# Fantasy Meeples instead of miniatures?



## darjr

http://www.kickstarter.com/projects/coe/fantasy-gaming-figures

Just saw this and was intrigued. I've never thought of using meeples instead of miniatures.

Wasn't there someone else offering something similar?

Saw the story about them at the http://www.purplepawn.com/2013/05/fantasy-gaming-figures/


----------



## Nytmare

darjr said:


> http://www.kickstarter.com/projects/coe/fantasy-gaming-figures
> 
> Just saw this and was intrigued. I've never thought of using meeples instead of miniatures.
> 
> Wasn't there someone else offering something similar?
> 
> Saw the story about them at the http://www.purplepawn.com/2013/05/fantasy-gaming-figures/




Relax, over at BGG, was making custom meeples for Lords of Waterdeep.  http://boardgamegeek.com/thread/807557/custom-meeples-updated  Is that what you were thinking of?


----------



## darjr

Thanks for the link! I think there is also a niche for these in gaming with younger gamers.

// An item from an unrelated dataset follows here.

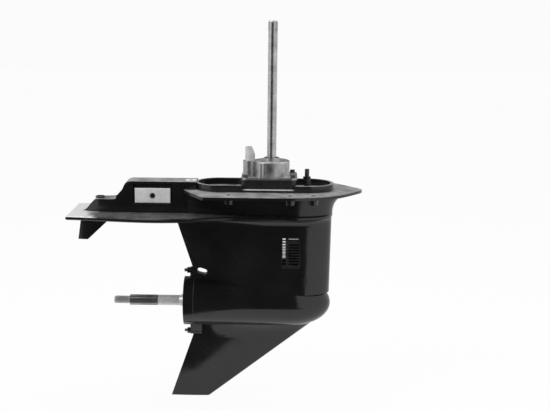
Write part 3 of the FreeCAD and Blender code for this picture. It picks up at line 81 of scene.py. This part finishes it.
# Dark cards round the object, which only reflections see
CARD_LEFT = -1.10
CARD_RIGHT = 0.34
CARD_FRONT = -1.15
CARD_NEAR = -0.62
CARD_TOP = 3.0
CARD_CEILING_BACK = 1.2
CARD_LIFT = 2 * MM
CORNER_CARD_RIGHT = (-0.08, -0.22)
CORNER_CARD_BACK = -0.20
BACK_CARD_X = (-0.715, 0.9)
BACK_CARD_Y = 1.5
BACK_CARD_TOP = 2.5
BLACK_CARD_TONE = 0.02
GREY_CARD_TONE = 0.20

# Paint: dust and painted sheen on faces that look up, stronger with height, and a painted highlight on the rear tip
DUST_AND_SHEEN_TONE = 0.32
DUST_AND_SHEEN_LOW = 0.40
DUST_AND_SHEEN_HIGH = 1.0
DUST_AND_SHEEN_ROUGHNESS = 0.30
PLATE_DUST_AND_SHEEN_Z = -0.050
DECK_DUST_AND_SHEEN_Z = -0.005
DUST_AND_SHEEN_FADE_Z = (-0.12, -0.08)
# Painted highlight on the rear tip: its span along X, ragged edge, tone, metallic and roughness
TIP_HIGHLIGHT_X = (-0.400, -0.375)
TIP_HIGHLIGHT_RAGGED = 0.09
TIP_HIGHLIGHT_TONE = 0.62
TIP_HIGHLIGHT_METALLIC = 0.30
TIP_HIGHLIGHT_ROUGHNESS = 0.28

# Main places of the object: the first ones are read from its own solids
SHAFT_TOP_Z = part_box("driveshaft")[1].z
PROP_LOW, PROP_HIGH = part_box("propeller_shaft")
HOUSING_LOW_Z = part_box("gear_housing")[0].z
CARRIER_LOW, CARRIER_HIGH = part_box("bearing_carrier")
PROP_Z = (PROP_LOW.z + PROP_HIGH.z) / 2
SPLINE_FRONT_X = -0.279
THREAD_FRONT_X = -0.349
REAR_BOLT_X = -0.196
TAIL_TOP = 0.0185
CARRIER_SEAM_X = -0.1885

# Inlet screens: thin bars over the through slit and short slots over the pocket
SCREEN_PITCH = 6.8 * MM
SCREEN_ROWS = 10
SLIT_HALF = 2.7 * MM
SLIT_X = (2.5 * MM, 10.5 * MM)
SLOT_HALF = 1.9 * MM
SLOT_X = (17 * MM, 4 * MM)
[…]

I hope his kickstarter funds.


----------



## Nytmare

For future reference, and just in case anyone else misreads that post, "Relax" is the name of the guy at Board Game Geek who was making the meeples, not what I was telling Darjr to do.


----------



## darjr

However, I could probably due for some. 

Looks like the kickstarter is taking off.


----------